Possiamo già intuire la linea idi difesa che è stata opposta all’addebito del Pubblico Ministero: nel caso in esame i 30 bitcoin venivano utilizzati proprio per lo scopo pensato dal loro creatore Satoshi Nakamoto, ossia come mezzo di pagamento per l’acquisto di beni (nella fattispecie gli LWF Coin) ma non come oggetto dell’investimento.
Al fine di esaminare il percorso logico che porta la Suprema Corte a qualificare gli LWF Coin come prodotti finanziari e a ravvisare, di conseguenza, la violazione della normativa sulla loro offerta al pubblico, occorre appunto distinguere e fare chiarezza sui due detti termini: gli “strumenti finanziari” e i “prodotti finanziari”.
I primi, per espressa definizione normativa (art. 1 comma 2 Testo Unico della Finanza) sono un numero chiuso nel quale non sono annoverati i token e le criptovalute.
I “prodotti finanziari”, di contro, hanno una definizione più ampia, ricomprendendo, oltre agli strumenti finanziari, ogni altra forma di investimento di natura finanziaria. Ma quanto i token e le criptovalute possono rientrare in tale categoria?
Nel momento in cui ricorrano i tre requisiti individuati dalla Consob e correttamente richiamati nella sentenza in esame:
- l’impiego di capitali;
- l’aspettativa di rendimento e
- il rischio direttamente collegato all’impiego di capitali.
In questa situazione i titoli offerti (nel caso specifico gli LWF Coin), possono considerarsi prodotti finanziari e quindi soggetti alla disciplina del TUF sull’offerta al pubblico.
Lodevole quindi lo sforzo della Suprema Corte nel cercare di fornire una maggiore tutela agli investitori, ma il principio espresso in sentenza non può essere esteso a tutte le criptovalute e a tutte le criptoattività (token, altcoin, NFT), essendo necessario valutare caso per caso la sussistenza dei tre requisiti sopra precisati, anche tramite la lettura del White Paper che descrive le caratteristiche dei token offerti.
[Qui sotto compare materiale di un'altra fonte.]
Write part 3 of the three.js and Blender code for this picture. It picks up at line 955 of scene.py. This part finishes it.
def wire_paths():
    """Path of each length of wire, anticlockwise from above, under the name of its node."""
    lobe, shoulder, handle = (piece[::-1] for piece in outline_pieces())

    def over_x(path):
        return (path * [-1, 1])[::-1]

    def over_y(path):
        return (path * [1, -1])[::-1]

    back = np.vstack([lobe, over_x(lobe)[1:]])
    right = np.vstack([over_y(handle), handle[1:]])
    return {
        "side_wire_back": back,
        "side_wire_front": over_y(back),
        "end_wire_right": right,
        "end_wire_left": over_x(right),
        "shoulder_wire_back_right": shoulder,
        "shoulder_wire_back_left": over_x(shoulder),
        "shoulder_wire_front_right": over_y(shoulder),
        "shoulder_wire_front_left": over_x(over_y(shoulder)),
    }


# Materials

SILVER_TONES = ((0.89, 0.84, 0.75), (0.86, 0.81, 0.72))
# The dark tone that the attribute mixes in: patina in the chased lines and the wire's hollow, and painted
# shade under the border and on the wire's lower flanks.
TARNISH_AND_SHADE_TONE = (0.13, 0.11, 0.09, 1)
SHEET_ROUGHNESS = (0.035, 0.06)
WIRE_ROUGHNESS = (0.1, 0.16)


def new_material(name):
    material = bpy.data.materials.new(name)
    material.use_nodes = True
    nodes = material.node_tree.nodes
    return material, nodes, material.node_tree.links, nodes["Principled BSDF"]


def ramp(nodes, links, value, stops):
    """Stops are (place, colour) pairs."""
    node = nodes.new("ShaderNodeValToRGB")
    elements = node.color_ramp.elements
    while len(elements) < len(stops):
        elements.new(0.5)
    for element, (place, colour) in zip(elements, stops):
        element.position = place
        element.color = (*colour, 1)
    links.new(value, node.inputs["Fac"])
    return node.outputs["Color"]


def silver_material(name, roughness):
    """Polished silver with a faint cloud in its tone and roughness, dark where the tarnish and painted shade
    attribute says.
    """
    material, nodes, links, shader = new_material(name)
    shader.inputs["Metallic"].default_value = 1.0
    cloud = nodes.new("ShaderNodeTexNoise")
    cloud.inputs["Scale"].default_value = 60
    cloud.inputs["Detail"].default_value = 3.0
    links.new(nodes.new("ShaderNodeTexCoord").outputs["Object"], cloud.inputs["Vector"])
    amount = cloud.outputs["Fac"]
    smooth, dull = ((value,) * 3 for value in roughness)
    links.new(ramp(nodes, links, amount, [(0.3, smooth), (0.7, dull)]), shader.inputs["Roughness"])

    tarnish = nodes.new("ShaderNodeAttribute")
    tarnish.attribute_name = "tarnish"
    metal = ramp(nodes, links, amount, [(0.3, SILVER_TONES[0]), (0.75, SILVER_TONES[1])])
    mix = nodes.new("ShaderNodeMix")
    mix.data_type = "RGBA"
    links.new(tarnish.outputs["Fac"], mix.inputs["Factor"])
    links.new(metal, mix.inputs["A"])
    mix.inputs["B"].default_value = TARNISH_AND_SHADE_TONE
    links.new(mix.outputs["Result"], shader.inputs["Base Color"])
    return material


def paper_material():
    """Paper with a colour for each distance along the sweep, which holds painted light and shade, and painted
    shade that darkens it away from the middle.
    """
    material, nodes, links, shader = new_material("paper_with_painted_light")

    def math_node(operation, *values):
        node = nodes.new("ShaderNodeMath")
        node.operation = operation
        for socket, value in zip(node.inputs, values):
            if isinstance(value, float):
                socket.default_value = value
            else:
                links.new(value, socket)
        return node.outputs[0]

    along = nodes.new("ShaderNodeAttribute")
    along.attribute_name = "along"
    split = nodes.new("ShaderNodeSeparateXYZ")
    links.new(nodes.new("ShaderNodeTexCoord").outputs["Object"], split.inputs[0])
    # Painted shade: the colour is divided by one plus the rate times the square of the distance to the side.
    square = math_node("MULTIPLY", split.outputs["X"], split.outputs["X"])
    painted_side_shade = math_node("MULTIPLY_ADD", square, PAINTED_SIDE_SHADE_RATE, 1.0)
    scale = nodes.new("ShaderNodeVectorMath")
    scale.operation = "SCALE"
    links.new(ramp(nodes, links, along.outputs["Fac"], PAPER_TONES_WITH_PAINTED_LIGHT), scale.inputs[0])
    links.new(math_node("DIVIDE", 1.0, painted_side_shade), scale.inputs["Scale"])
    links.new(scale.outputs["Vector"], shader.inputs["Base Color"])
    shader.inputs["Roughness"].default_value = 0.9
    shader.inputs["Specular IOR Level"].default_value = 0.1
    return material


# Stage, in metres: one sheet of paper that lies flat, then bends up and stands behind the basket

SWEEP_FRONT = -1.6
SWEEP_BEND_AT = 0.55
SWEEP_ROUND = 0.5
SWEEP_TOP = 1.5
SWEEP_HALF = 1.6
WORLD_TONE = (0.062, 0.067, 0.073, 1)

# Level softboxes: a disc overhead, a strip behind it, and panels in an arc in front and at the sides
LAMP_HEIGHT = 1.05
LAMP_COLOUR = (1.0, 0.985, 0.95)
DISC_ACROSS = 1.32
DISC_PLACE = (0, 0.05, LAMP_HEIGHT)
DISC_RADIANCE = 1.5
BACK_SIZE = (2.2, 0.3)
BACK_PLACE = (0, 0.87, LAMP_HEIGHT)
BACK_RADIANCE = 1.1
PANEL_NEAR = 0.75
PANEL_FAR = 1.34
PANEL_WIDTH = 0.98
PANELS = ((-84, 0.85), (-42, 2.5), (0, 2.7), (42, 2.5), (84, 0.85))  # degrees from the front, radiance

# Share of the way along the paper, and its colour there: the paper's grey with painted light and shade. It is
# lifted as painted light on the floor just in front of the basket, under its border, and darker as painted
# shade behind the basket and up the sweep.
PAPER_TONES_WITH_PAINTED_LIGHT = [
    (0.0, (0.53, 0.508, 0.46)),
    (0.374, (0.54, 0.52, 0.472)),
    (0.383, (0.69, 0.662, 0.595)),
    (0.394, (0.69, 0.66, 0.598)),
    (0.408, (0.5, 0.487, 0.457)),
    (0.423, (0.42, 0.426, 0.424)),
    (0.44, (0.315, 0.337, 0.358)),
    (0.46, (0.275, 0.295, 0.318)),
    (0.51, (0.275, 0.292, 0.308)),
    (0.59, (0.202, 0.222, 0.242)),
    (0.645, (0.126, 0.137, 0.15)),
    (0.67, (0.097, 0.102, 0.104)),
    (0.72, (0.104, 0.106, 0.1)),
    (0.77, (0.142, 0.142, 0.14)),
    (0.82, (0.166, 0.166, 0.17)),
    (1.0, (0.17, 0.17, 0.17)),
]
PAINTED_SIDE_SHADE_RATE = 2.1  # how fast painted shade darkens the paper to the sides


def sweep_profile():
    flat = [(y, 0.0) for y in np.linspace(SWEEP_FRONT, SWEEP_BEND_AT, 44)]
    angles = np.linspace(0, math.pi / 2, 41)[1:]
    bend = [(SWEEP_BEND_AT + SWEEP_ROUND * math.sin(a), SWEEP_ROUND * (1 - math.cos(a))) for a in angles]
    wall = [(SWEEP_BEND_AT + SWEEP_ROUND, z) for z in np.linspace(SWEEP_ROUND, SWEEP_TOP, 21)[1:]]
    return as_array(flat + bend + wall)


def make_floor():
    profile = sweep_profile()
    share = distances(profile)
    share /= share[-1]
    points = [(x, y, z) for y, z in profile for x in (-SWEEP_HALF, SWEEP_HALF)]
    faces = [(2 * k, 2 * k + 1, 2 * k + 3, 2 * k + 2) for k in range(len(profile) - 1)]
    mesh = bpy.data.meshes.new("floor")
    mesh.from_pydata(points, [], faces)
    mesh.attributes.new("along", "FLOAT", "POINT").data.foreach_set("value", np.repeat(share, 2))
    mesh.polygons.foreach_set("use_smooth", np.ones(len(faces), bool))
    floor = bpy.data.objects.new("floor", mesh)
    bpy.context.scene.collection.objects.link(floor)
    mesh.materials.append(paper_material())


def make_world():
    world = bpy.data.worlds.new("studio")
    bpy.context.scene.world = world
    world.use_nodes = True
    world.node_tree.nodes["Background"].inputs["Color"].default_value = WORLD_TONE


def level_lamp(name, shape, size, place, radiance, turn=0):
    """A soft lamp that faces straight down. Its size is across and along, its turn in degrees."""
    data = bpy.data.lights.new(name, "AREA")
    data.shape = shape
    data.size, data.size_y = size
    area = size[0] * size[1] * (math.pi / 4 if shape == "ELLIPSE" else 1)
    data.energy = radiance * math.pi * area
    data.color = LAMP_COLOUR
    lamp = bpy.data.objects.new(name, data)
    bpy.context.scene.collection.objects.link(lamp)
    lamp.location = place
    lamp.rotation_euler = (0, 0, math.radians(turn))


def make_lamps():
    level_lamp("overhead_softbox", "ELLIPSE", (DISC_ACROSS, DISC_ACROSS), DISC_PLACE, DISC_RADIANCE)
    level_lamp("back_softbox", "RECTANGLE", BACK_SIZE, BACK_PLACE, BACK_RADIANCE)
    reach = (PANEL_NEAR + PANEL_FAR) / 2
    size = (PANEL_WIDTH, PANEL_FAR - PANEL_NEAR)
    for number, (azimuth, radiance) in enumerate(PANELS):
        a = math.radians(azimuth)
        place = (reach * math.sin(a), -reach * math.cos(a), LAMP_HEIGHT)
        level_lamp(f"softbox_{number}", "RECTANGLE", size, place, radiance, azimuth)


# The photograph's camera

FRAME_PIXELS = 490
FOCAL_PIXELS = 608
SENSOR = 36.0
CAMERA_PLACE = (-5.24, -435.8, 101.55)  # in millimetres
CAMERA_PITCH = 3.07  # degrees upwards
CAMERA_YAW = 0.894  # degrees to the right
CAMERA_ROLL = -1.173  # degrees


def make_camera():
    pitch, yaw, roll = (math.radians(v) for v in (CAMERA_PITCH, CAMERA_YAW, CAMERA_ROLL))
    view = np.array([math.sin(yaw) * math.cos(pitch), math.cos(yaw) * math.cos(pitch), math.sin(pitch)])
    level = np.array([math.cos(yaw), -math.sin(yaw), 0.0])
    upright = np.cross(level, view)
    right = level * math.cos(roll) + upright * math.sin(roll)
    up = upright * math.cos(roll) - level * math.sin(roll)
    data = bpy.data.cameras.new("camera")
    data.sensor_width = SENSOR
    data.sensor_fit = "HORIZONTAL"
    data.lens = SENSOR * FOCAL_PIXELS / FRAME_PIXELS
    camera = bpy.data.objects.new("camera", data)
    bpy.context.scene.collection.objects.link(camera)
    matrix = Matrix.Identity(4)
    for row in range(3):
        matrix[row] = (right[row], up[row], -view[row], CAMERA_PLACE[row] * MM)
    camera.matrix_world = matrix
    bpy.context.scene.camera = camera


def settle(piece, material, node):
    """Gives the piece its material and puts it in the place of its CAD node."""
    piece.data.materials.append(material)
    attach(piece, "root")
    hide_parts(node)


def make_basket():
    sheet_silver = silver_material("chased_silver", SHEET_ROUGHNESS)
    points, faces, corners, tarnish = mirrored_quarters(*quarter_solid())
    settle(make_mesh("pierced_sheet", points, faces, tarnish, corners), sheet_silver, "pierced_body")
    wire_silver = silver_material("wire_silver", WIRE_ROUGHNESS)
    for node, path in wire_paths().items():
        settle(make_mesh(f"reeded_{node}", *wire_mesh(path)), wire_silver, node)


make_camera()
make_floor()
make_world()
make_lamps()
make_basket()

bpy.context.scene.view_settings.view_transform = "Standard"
Tra l’altro, la stessa suprema Corte, due anni fa, dichiarava che i bitcoin, non essendo di per sé prodotti finanziari, possono però diventarlo qualora vengano offerti per finalità di investimento e ricorrano i tre requisiti sopra richiamati (Cassazione n 26807 del 17 settembre 2020).
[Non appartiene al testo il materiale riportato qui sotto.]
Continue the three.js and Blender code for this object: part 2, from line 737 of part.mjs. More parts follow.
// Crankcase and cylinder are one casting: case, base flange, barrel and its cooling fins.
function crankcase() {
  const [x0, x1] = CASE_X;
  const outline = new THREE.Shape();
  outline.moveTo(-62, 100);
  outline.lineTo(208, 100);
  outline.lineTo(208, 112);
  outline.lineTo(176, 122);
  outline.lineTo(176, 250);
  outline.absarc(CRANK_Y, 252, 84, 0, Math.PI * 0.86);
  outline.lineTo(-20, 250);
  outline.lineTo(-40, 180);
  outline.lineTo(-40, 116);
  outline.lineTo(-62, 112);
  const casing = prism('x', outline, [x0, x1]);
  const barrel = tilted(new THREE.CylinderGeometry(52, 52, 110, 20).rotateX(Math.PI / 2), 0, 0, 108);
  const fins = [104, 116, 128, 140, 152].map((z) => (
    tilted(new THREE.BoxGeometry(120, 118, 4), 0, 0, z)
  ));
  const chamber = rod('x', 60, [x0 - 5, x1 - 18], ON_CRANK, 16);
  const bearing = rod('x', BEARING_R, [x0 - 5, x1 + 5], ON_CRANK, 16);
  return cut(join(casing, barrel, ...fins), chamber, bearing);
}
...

Non è dato sapere, essendo vaga in proposito la descrizione in fatto prima della motivazione, se con riguardo agli LWF Coin oggetto di giudizio ci fossero i predetti requisiti, che a quanto pare il GIP del Tribunale di Brescia non aveva ravvisato in concreto, rigettando la richiesta di sequestro preventivo e provocando così l’appello del P.M. fino ad arrivare alla Corte di cassazione.
Giova infine rilevare, per fare ulteriore chiarezza, che nella definizione di “servizi ed attività di investimento” di cui all’art. 1 comma 5 del TUF, richiamato dalla sentenza in esame, è espressamente previsto che oggetto di tali servizi ed attività possono essere solo strumenti finanziari e non prodotti finanziari.
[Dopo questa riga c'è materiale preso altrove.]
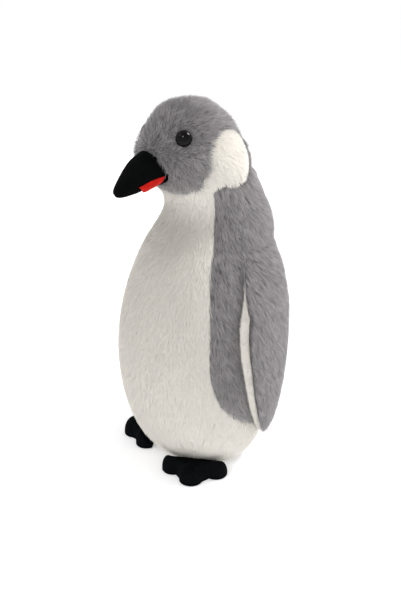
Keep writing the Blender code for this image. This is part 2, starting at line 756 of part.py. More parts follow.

Ne consegue che, se le criptovalute non sono strumenti finanziari, i servizi aventi ad oggetto le medesime non rientrano nella definizione di “attività di investimento” anche ai fini degli obblighi di cui all’art. 94 e ss. TUF.
Qualora poi rientrassero, come sopra precisato, nei prodotti finanziari per i tre requisiti in concreto in concreto ravvisabili – come viene accertato nel caso in esame e nelle precedenti richiamate sentenze – la relativa offerta è soggetta agli obblighi di prospetto – da sottoporre per approvazione alla Consob – ai sensi dell’art. 94 bis “Offerta al pubblico di prodotti finanziari diversi dai titoli e dalle quote o azioni di Oicr aperti” TUF.
Nel titolo di questo articolo appare l’acronimo OICR che significa “Organismi di Investimento Collettivo del Risparmio”, tanto per fare ulteriore chiarezza laddove il legislatore presuppone che noi ragioniamo per sigle di cui sappiamo sempre il significato, ma così non è.
Non resta ora che assistere agli ulteriori sviluppi giurisprudenziali e magari anche legislativi in un settore sempre in divenire, anche per i nuovi termini dovuti alla continua e inarrestabile digitalizzazione di beni e servizi.